Global Union Dockworkers Sign Historic “Lisbon Summit Resolution” That Creates World-Wide Alliance To Halt Expansion of Job Killing Automated Ports;
Alliance Members Pledge To Collectively Engage In Job Actions Against Companies That Invest in Machines Over Workers
LISBON, PORTUGAL (November 6, 2025) The “Anti-Automation Conference: People Over Profits” concluded their inaugural two-day summit with the signing of a historic “Lisbon Summit Resolution” that creates a Global Maritime Alliance to collectively fight any expansion of automating waterfront facilities around the world. In essence, this Alliance will look to mirror the success the International Longshoremen’s Association (ILA) achieved last year with the six-year Master Contract for longshore workers at Atlantic and Gulf Coast Ports in the United States that protects them against any forms of automation.
Harold J. Daggett, the ILA International President, and the architect of his union’s Master Contract that contains iron-clad language to prevent any port from introducing automation, organized this first “Anti-Automation Conference” held in Lisbon, Portugal, along with the International Dockworkers Council (IDC), with the goal of uniting global dockworker and maritime unions to join forces and collectively fight against job destroying port automation.
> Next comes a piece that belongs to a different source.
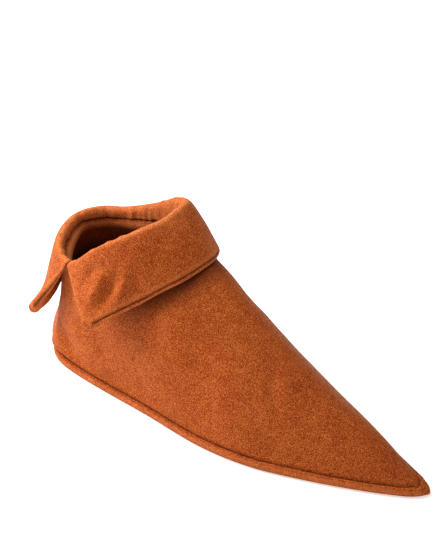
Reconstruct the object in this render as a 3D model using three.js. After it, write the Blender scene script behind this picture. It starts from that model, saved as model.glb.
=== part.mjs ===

“The unions that sign on to this Lisbon Summit Resolution now make up the most powerful labor alliance that this world has ever seen,” said ILA President Harold J. Daggett in closing remarks prior to ILA and IDC leaders officially signing the labor pact. “The International Longshoremen’s Association showed the world that we would go out on strike to protect our jobs and livelihoods from automation. Now, this Labor Alliance sends the same message to our employers around the globe. As our resolution, known as The Lisbon Summit Resolution, clearly states: ‘dockworkers and maritime transport workers of the world establish a historic framework for unity and collective action against the threat of job-killing automation’.”
The two-day Lisbon Summit, attended by a thousand union dockworker and other maritime leaders from countries around the world, unanimously passed the Lisbon Summit Resolution. Their inclusion in this historic labor solidarity agreement will be fortified by scores of other global dockworker and maritime unions who intend to join the Global Maritime Alliance.
“Sisters and Brothers, I am fully confident we have the power and the resources to fight automation on a global scale,” the ILA leader said. “We must move forward with courage and determination.”
The ILA engaged in a three-day strike against United States Maritime Alliance (USMX) in October 2024 that ultimately won the union the greatest collective bargaining agreement ever negotiated. ILA President Daggett told the thousand delegates in Lisbon that the task of halting job destroying automation will not be an easy challenge.
“If sacrifices are required to block automation, we must be willing to make them. If enduring hardships are needed to achieve our goal of no automation on the waterfront, we must be willing to endure them, President Daggett said. “Remember, these will be selective job actions against the companies that defy us.”
The leaders of the ILA and IDC rated this inaugural “Anti-Automation Conference: People Over Profits” a huge success and said solidarity among global dockworkers and maritime workers was strengthened at the two-day meetings in Lisbon.
“Sisters and Brothers – our world-wide Maritime and Docker family -we are coming to the close of this historic two-day Summit but now beginning the fight of our lives,” Harold Daggett said. “Our voices shout out: NO TO AUTOMATION! We must be strong, we must be united, and we must be committed to take on this challenge together and never surrender. NEVER SURRENDER!”